-- Job --
Each line containing the word "Blender" should be found and copied.

-- Exercise inputs --
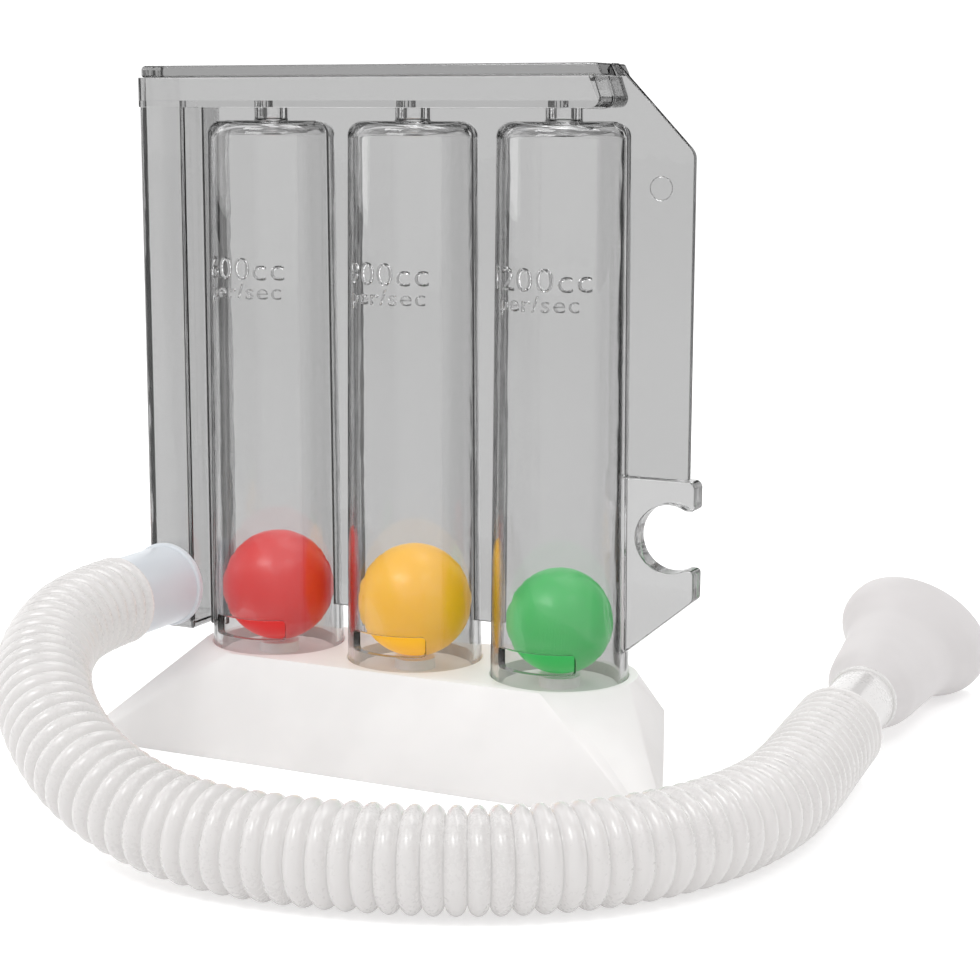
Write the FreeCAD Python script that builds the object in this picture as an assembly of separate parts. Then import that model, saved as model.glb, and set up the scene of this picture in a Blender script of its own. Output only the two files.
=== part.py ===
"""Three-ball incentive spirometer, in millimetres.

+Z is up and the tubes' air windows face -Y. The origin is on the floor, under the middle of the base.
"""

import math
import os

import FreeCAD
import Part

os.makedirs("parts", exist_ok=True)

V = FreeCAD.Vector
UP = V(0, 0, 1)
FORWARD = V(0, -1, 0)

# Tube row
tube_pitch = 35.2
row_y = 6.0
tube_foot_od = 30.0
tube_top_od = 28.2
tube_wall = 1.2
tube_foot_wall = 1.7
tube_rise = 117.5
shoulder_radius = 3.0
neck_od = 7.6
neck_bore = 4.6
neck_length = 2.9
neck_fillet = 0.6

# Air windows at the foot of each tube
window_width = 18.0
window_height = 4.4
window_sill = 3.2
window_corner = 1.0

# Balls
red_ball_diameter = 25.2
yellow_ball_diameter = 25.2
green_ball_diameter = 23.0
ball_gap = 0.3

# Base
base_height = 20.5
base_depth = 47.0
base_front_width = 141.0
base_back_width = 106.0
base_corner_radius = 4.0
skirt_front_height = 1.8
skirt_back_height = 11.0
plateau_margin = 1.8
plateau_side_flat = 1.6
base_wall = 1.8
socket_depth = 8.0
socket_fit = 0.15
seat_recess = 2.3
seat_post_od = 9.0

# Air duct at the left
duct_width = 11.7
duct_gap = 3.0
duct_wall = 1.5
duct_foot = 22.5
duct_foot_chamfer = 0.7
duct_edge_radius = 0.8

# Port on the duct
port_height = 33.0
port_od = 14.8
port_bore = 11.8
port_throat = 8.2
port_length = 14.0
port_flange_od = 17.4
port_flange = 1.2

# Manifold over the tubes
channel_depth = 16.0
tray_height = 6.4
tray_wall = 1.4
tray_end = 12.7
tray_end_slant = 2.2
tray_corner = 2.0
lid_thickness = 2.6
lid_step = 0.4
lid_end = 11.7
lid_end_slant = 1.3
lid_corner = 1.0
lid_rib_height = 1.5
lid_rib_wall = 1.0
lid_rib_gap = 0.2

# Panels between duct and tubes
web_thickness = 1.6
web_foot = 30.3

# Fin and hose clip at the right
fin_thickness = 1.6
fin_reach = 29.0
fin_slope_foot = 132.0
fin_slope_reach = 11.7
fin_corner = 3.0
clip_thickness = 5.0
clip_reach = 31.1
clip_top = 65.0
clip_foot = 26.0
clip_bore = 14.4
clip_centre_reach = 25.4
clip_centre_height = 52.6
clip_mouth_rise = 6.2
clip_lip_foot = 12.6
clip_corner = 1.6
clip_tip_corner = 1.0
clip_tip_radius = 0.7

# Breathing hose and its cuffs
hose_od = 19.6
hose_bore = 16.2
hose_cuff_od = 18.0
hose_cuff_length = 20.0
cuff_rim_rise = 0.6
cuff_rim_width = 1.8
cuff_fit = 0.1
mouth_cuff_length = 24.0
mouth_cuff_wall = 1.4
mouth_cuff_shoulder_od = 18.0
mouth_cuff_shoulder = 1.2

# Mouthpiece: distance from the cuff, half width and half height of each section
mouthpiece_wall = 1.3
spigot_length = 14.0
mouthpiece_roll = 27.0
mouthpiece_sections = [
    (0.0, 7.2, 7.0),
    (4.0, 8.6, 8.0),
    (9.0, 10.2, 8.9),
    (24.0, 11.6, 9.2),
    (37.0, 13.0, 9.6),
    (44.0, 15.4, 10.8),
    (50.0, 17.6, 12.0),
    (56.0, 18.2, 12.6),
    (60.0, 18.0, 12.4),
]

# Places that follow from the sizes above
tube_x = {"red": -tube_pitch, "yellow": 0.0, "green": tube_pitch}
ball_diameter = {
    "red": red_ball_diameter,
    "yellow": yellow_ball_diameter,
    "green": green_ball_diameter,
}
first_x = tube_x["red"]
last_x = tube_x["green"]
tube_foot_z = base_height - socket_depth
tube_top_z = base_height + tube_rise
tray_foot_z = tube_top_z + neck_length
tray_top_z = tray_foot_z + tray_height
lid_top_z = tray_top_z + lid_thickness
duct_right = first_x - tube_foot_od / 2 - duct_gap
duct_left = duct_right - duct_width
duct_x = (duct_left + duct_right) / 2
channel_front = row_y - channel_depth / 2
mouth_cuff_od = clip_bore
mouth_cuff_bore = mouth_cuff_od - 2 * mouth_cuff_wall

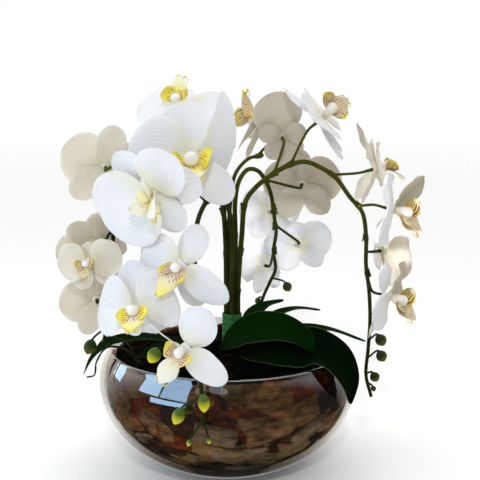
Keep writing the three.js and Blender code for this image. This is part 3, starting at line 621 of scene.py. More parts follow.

-- The completed task --
Write the FreeCAD Python script that builds the object in this picture as an assembly of separate parts. Then import that model, saved as model.glb, and set up the scene of this picture in a Blender script of its own. Output only the two files.
Keep writing the three.js and Blender code for this image. This is part 3, starting at line 621 of scene.py. More parts follow.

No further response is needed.